Le choc puissant de la cavalerie lourde qui attaquait en première ligne était capable d’assurer la victoire sur n’importe quel adversaire. Et pourtant, les Scythes cherchaient bien souvent délibérément à esquiver l’affrontement direct, abandonnant même le combat pour, si l’on en croit Hérodote, poursuivre un lièvre. Les archers à cheval fondaient inopinément sur l’ennemi, l’immobilisant à distance sous une avalanche de flèches acérées lancées en plein galop. Répétée à plusieurs reprises, l’attaque démantelait totalement les lignes adverses. Si cela était encore nécessaire, un combat au corps à corps portait le dernier coup.

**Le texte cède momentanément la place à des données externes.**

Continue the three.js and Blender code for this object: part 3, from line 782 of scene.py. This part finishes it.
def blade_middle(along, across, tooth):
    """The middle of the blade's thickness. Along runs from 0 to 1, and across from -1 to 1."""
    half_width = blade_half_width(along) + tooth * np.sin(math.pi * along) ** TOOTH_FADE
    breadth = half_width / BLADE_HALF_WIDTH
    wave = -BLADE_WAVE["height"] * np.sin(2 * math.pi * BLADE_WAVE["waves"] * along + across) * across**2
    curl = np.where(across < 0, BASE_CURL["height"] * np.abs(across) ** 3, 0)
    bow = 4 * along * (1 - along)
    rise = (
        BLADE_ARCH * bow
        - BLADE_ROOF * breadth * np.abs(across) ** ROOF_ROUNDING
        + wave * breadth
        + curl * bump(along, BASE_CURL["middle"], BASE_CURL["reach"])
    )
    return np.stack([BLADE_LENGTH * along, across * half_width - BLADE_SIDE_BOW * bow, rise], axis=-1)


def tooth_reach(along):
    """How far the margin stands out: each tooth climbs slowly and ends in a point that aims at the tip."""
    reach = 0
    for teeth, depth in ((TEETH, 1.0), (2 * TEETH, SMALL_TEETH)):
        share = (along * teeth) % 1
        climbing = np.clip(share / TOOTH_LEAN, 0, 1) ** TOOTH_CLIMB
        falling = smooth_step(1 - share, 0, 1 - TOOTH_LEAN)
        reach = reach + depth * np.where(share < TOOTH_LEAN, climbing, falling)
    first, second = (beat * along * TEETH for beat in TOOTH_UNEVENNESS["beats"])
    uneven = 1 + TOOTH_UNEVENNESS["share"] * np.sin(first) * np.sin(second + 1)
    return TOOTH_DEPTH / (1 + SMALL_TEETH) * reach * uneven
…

Les chefs d’État d’Asie antérieure, les premiers à expérimenter à leurs dépens l’attaque des hordes nomades, surent apprécier à sa juste valeur la supériorité des techniques de combat scythes. 

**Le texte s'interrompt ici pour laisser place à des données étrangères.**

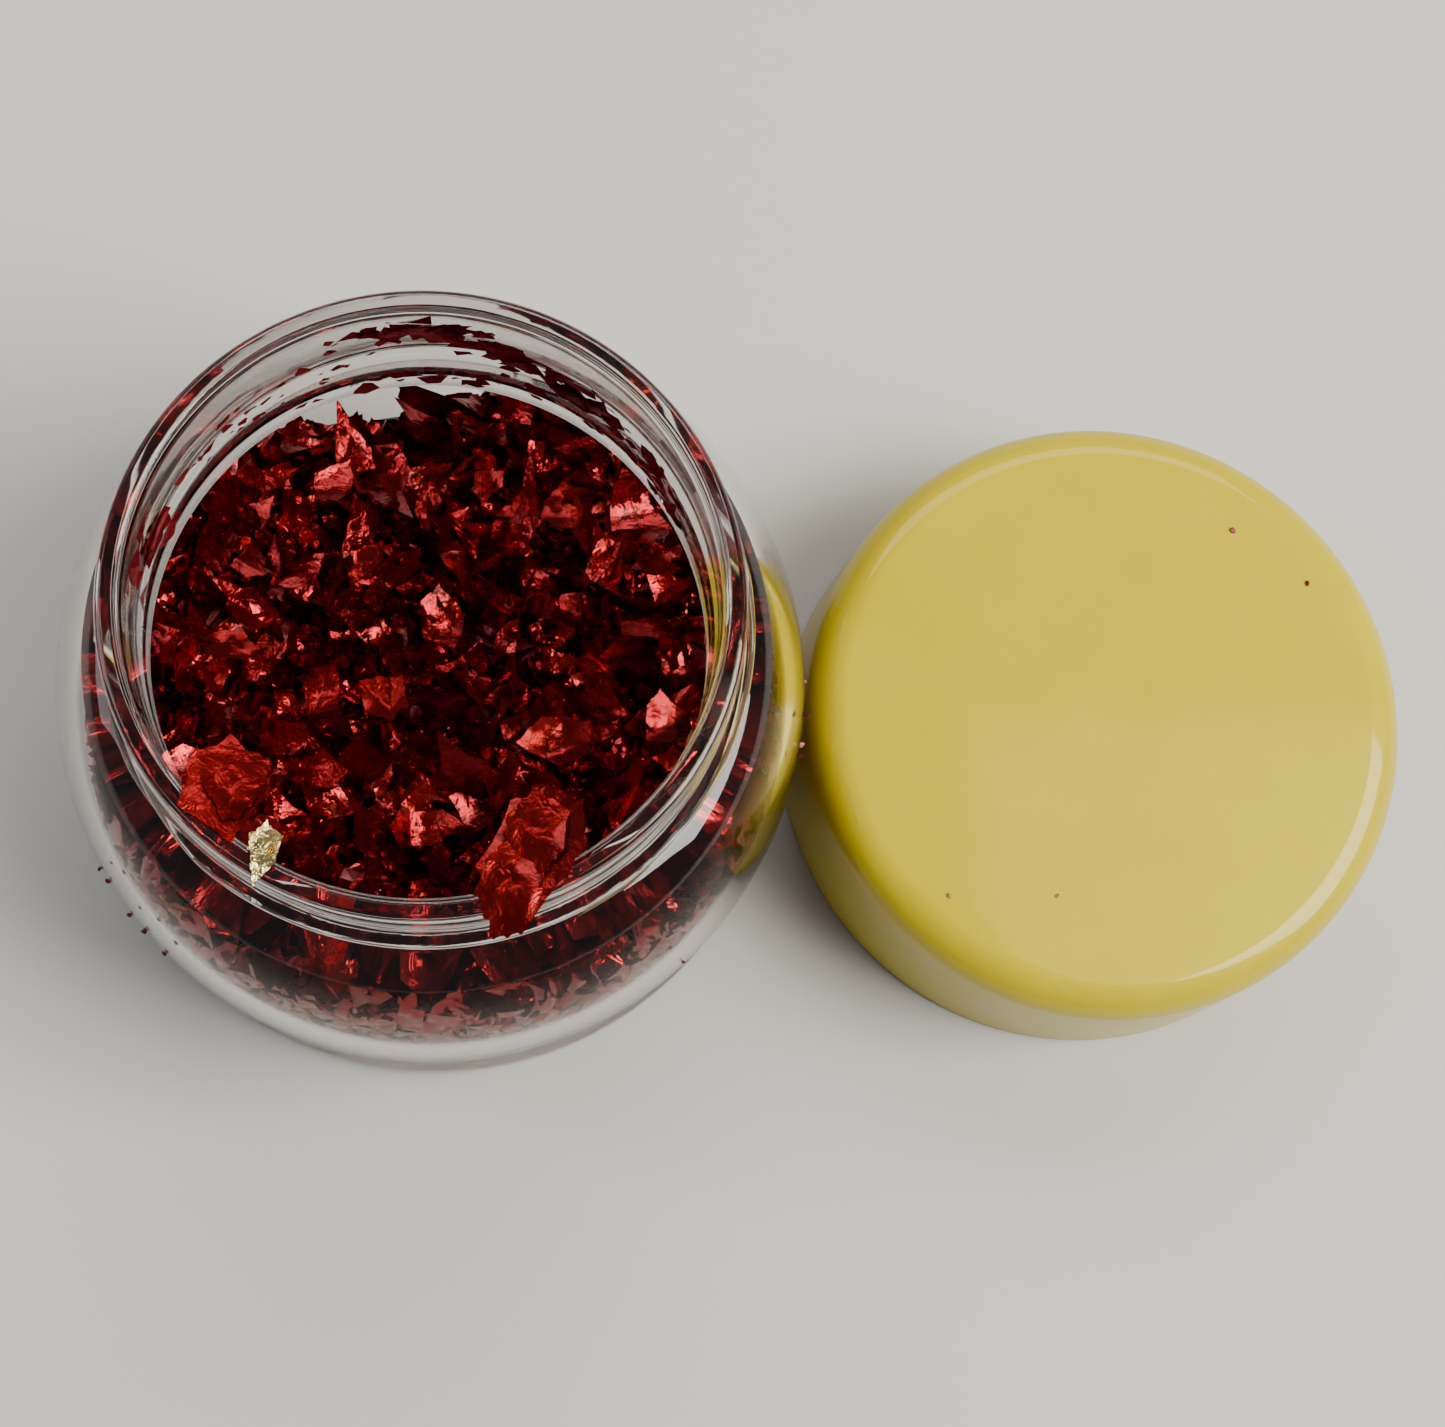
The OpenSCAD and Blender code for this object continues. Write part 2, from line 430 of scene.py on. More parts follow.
@dataclass(frozen=True)
class FoilFinish(Finish):
    """Thin metallised film, crumpled, whose colour changes from flake to flake."""

    deep: Colour
    bright: Colour
    metal: float = 0.87
    coat: float = 0.1
    smooth: float = 0.05
    dull: float = 0.13
    wrinkle: float = 0.4
    scale: float = 600.0

    def make(self) -> bpy.types.Material:
        """Builds the material.

        Returns:
            The material.
        """
        shader, surface, where, material = self.start()
        crumple = shader.group("foil_wrinkle", Vector=where, Scale=self.scale)
        tone = shader.node("ShaderNodeAttribute", attribute_name=TONE).outputs["Fac"]
        worn = shader.sum("MULTIPLY", crumple.outputs["Shade"], 0.35)
        shade = shader.span(shader.sum("ADD", tone, worn), 0.05, 1.25, 0.0, 1.0)
        shader.feed(surface.inputs["Base Color"], shader.mix(shade, self.deep, self.bright))
        shader.feed(surface.inputs["Roughness"],
                    shader.span(crumple.outputs["Glint"], 0.0, 1.0, self.dull, self.smooth))
        surface.inputs["Metallic"].default_value = self.metal
        surface.inputs["Coat Weight"].default_value = self.coat
        surface.inputs["Coat Roughness"].default_value = 0.05
        self.bump(shader, surface, crumple.outputs["Height"], self.wrinkle, 0.0003)
        return material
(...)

Si l’on en croit Hérodote, le roi mède Cyaxare fit venir des Scythes tout exprès afin d’apprendre à la jeunesse mède à tirer à l’arc. Les archers scythes étaient également très demandés en Grèce, notamment à Athènes où ils assuraient l’ordre public. On sait en outre qu’au Ve siècle, au moment de la guerre contre les Perses, Athènes acheta en Scythie des centaines de mercenaires qui vinrent compléter les rangs de l’armée et de la police grecques. Les nomades exercèrent une influence certaine sur les forces armées des villes grecques voisines, où l’on se servait de flèches et de poignards scythes et où l’on suivait leurs tactiques spécifiques. 

Comme tous les peuples guerriers, les Scythes se distinguaient par leur bravoure et leur mépris du danger, considérant que mourir au combat était pour un homme le destin le plus enviable. Ces qualités étaient cultivées par des traditions guerrières très spéciales que nous relate le « père de l’Histoire ». 

Le meurtre du premier ennemi s’accompagnait d’un rite particulier : le Scythe en buvait le sang. Les crânes des ennemis étaient sciés pour en faire des coupes et doublés à l’intérieur de cuir ou d’or. On scalpait ou on décapitait les morts et on attachait les dépouilles à l’encolure des chevaux. Le nombre de ces trophées permettait au guerrier de faire la preuve de ses mérites aux yeux de la communauté. 

Tous les ans, les chefs organisaient pour leurs hommes des festins, au cours desquels les guerriers valeureux étaient honorés d’une coupe de vin, ou même de deux coupes qu’ils buvaient à la fois. Tandis que leurs frères indignes restaient à l’écart, en signe d’extrême déshonneur. 

Mais l’héroïsme guerrier n’était pourtant pas entretenu par la seule gloire publique. Selon la loi du clan, le chef récompensait d’une part de butin les braves qui rapportaient du champ de bataille les têtes coupées de leurs ennemis. Les autres étaient privés du droit de s’enrichir avec les biens pillés. 

LE SERMENT DE FIDÉLITÉ

Dans ce contexte de guerre et de risque permanent, une grande importance était accordée à la camaraderie de combat et à la solidarité agissante. Des hommes que n’unissait aucun lien de parenté pouvaient s’engager à une fidélité mutuelle en accomplissant le rite de la fraternisation par le sang. D’après les témoignages d’Hérodote (IV, 70) et de Lucien (Toxaris ou l’Amitié, 37), ceux qui contractaient cette alliance entaillaient leurs doigts et laissaient couler le sang dans un récipient rempli de vin dans lequel ils plongeaient un poignard, une hache, des flèches et une lance. Ils prononçaient ensuite le serment et buvaient le liquide sacré. La dernière étape de ce rituel est représentée sur des objets d’époque scythe, ainsi que sur des appliques en or provenant des kourganes de Solokha et de Koul-Oba. 

S’étant alliés, les amis, nous dit Lucien, jurent « qu’ils vivront ensemble et que, s’il le faut, ils mourront l’un pour l’autre ». Lucien ajoute que jamais plus de trois personnes ne contractaient une telle alliance parce que, selon la conviction des Scythes, « l’amitié d’un homme, si elle est partagée par un trop grand nombre, ne peut plus être aussi solide » Lucien a également relevé quelques anecdotes scythes témoignant de l’héroïsme d’hommes qui avaient lié leurs destins par un tel serment de fidélité sur le sang. 

Toutes les armes de combat qui symbolisaient la mort et la vaillance guerrière étaient sacrées pour les Scythes et elles avaient leur place dans diverses cérémonies. L’attribut du dieu de la guerre était un très vieux glaive en fer dressé sur un autel fait de branchages. 

Si intrépides qu’ils fussent, les Scythes n’étaient pas toujours victorieux et ils connurent des échecs. Pourtant, la façon dont ils mirent en déroute les troupes du grand roi perse Darius Ier leur conféra à jamais la réputation d’un peuple invincible.